Tout se passe comme si l’auteur avait cherché à compenser le manque de moyens matériels par un surplus de sens idéologique. L’impact de ce parti pris est lourd, dans la mesure où les coutumes de la population du film prennent l’allure d’objets exotiques superficiels utilisés pour faire passer, plus simplement, les messages politiques du scénario. Ajoutons que le montage des dernières séquences est raté. On peine à comprendre la présence ou l’action des personnages au sein de l’espace. Soit le tournage s’est mal passé et il manquait des plans, soit le film a été raccourci, ce qui est acceptable lorsque le remontage est fait avec des doigts de fée et non, comme ici, au couteau de boucher.

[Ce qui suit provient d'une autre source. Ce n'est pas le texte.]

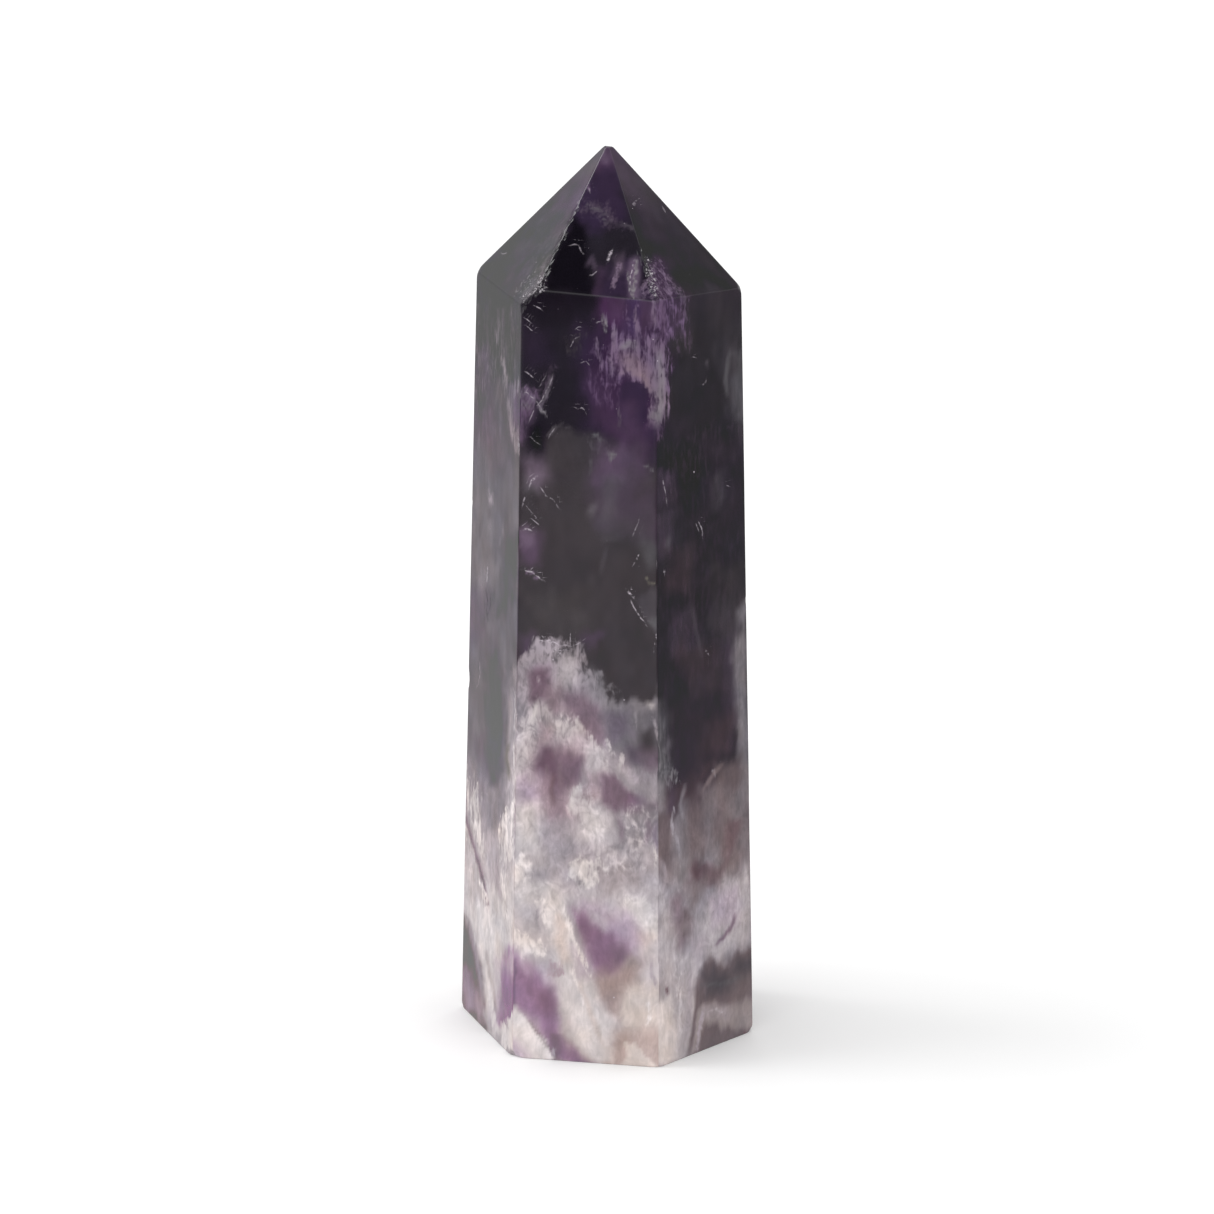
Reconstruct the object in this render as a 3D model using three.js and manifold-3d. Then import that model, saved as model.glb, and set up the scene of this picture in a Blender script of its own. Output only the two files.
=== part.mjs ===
// A chevron amethyst point: one six-sided quartz prism, sawn flat at its foot, polished all over
// and brought to a blunt point at its top. Millimetres, +Z up, the front facet facing -Y.
import * as THREE from 'three';
import { ConvexGeometry } from 'three/addons/geometries/ConvexGeometry.js';
import { mergeVertices } from 'three/addons/utils/BufferGeometryUtils.js';
import Module from 'manifold-3d';

const wasm = await Module();
wasm.setup();

// Driving dimensions of the point.
const height = 85;
const edgeWidth = 0.25;
const tipTilt = 4;

// The side facets, walked round from the front one: the way each one faces seen from above,
// in degrees, its reach from the axis at the foot and how far it leans inwards, in degrees.
const sideFacets = {
  front: { faces: 270.4, reach: 11.95, lean: 1.07 },
  frontRight: { faces: 330.7, reach: 12.22, lean: 1.03 },
  backRight: { faces: 28.7, reach: 12.23, lean: 1.06 },
  back: { faces: 90, reach: 12.08, lean: 1.09 },
  backLeft: { faces: 148.7, reach: 13.1, lean: 1.57 },
  frontLeft: { faces: 211.6, reach: 12.04, lean: 1.16 },
};

// The crown facets above them: the way each one faces, its slope from level, in degrees,
// and the height at which it would meet the axis.
const crownFacets = {
  front: { faces: 272.8, slope: 48.2, meets: 85.3 },
  frontRight: { faces: 334.4, slope: 48.7, meets: 85.2 },
  backRight: { faces: 28, slope: 50, meets: 85.4 },
  back: { faces: 90, slope: 49.5, meets: 85.3 },
  backLeft: { faces: 149.4, slope: 49.2, meets: 85.6 },
  frontLeft: { faces: 213.1, slope: 51, meets: 85.5 },
};

// Corners that handling has rounded: where each one is, and how deep the flat on it goes.
const wornCorners = [
  { between: ['frontLeft', 'front'], at: 'foot', depth: 0.45 },
  { between: ['front', 'frontRight'], at: 'foot', depth: 0.2 },
  { between: ['frontRight', 'backRight'], at: 'foot', depth: 0.3 },
  { between: ['backLeft', 'frontLeft'], at: 'foot', depth: 0.25 },
  { between: ['backRight', 'back'], at: 'foot', depth: 0.3 },
  { between: ['back', 'backLeft'], at: 'foot', depth: 0.35 },
  { between: ['backLeft', 'frontLeft'], at: 'shoulder', depth: 0.2 },
  { between: ['frontRight', 'backRight'], at: 'shoulder', depth: 0.2 },
];

// Shell-shaped chips in the upright edges: the two facets that meet there, the height of the
// chip's middle, its length along the edge and its depth.
const edgeChips = [
  { between: ['backLeft', 'frontLeft'], middle: 33, length: 2.2, depth: 0.22 },
  { between: ['backLeft', 'frontLeft'], middle: 50.3, length: 0.9, depth: 0.12 },
  { between: ['frontRight', 'backRight'], middle: 42.5, length: 0.9, depth: 0.12 },
  { between: ['frontLeft', 'front'], middle: 71.9, length: 0.9, depth: 0.16 },
  { between: ['back', 'backLeft'], middle: 61, length: 1.3, depth: 0.15 },
];

const radians = THREE.MathUtils.degToRad;

// A plane is kept as its outward normal and its distance from the origin along that normal.
function sidePlane({ faces, reach, lean }) {
  const normal = new THREE.Vector3(Math.cos(radians(faces)), Math.sin(radians(faces)), 0);
  normal.multiplyScalar(Math.cos(radians(lean))).setZ(Math.sin(radians(lean)));
  return { normal, distance: reach * Math.cos(radians(lean)) };
}

function crownPlane({ faces, slope, meets }) {
  const outwards = Math.sin(radians(slope));
  const normal = new THREE.Vector3(
    Math.cos(radians(faces)) * outwards,
    Math.sin(radians(faces)) * outwards,
    Math.cos(radians(slope)),
  );
  return { normal, distance: meets * normal.z };
}

function meetingPoint(a, b, c) {
  const rows = new THREE.Matrix3().set(
    ...a.normal.toArray(), ...b.normal.toArray(), ...c.normal.toArray(),
  );
  if (Math.abs(rows.determinant()) < 1e-7) return null;
  return new THREE.Vector3(a.distance, b.distance, c.distance).applyMatrix3(rows.invert());
}

// A plane square to the middle of the given facets, some depth inside the corner where they meet.
function cutAcross(planes, corner, depth) {
  const normal = new THREE.Vector3();
  for (const plane of planes) normal.add(plane.normal);
  normal.normalize();
  return { normal, distance: normal.dot(corner) - depth };
}

// The narrow polished flat along the edge between two facets.
function edgeFlat(a, b) {
  const crossing = new THREE.Vector3().crossVectors(a.normal, b.normal);
  const across = { normal: crossing.normalize(), distance: 0 };
  const onEdge = meetingPoint(a, b, across);
  const depth = (edgeWidth / 2) * Math.tan(a.normal.angleTo(b.normal) / 2);
  return cutAcross([a, b], onEdge, depth);
}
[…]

En résulte un film bancal qui voit son point fort, son esthétique, annihilée par son point faible, son scénario. Mais ne serait-ce que pour ses qualités plastiques, il faut aller voir La Légende d’Ochi, en attendant que l’auteur nous prouve ce qu’il peut faire avec un budget conséquent et un bon scénariste.

Hugo Dervisoglou
Jeune Cinéma en ligne directe


La Légende d’Ochi (The Legend Of Ochi). Réal, sc : Isaiah Saxon ; ph : Evan Prosofsky ; mont : Paul Rogers ; mu : David Longstreth ; déc : Jason Kisvarday ; cost : Elizabeth Warn. Int : Helena Zengel, Willem Dafoe, Finn Wolfhard, Emily Watson, Carol Bors (USA, 2024, 96 mn).